Scan the data below and pick out the lines containing the word "that".

───── Collected data ─────

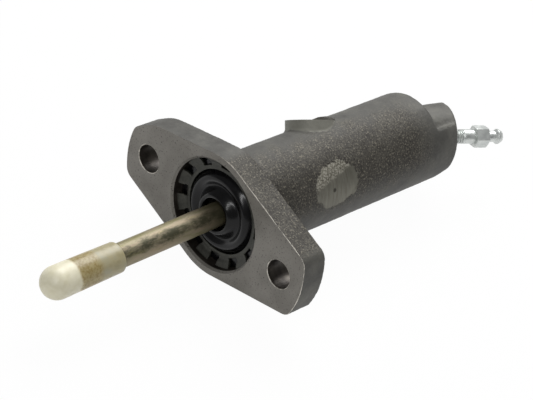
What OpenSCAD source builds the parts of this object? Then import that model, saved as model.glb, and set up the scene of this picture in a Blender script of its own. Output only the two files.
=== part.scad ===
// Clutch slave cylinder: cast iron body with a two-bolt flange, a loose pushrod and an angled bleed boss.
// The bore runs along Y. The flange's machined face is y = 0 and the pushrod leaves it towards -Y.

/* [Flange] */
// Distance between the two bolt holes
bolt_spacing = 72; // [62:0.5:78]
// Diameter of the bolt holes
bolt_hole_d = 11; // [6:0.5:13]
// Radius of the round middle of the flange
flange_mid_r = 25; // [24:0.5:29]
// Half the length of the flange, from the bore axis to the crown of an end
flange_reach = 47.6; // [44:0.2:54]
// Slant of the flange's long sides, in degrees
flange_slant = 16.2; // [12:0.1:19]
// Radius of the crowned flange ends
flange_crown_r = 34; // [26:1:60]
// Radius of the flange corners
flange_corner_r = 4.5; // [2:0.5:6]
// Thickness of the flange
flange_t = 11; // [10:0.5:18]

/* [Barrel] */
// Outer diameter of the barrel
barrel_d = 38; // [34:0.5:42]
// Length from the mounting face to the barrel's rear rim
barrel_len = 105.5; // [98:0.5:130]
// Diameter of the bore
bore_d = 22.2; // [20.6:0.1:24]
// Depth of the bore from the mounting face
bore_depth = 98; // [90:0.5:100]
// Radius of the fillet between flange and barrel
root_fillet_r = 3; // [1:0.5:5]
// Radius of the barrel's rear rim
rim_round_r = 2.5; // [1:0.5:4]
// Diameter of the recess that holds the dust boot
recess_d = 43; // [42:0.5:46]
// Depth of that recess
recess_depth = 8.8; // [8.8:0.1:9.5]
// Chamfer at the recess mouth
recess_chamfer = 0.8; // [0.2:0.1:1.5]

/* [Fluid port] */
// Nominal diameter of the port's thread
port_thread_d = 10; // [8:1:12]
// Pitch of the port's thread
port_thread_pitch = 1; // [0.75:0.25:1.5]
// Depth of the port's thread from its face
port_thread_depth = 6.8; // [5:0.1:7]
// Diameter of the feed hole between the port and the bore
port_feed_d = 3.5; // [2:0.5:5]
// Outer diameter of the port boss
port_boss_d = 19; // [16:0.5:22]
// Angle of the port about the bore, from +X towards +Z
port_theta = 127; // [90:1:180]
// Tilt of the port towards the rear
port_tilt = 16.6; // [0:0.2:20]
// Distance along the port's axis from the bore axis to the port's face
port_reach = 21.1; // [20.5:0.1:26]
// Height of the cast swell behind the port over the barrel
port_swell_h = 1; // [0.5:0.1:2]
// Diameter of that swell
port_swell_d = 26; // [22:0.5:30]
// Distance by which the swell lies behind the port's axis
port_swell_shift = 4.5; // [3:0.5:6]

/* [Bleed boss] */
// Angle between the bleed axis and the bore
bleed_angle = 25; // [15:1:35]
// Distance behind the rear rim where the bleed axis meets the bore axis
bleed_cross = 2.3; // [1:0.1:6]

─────

The answer:
What OpenSCAD source builds the parts of this object? Then import that model, saved as model.glb, and set up the scene of this picture in a Blender script of its own. Output only the two files.
// Diameter of the recess that holds the dust boot
// Depth of that recess
// Diameter of that swell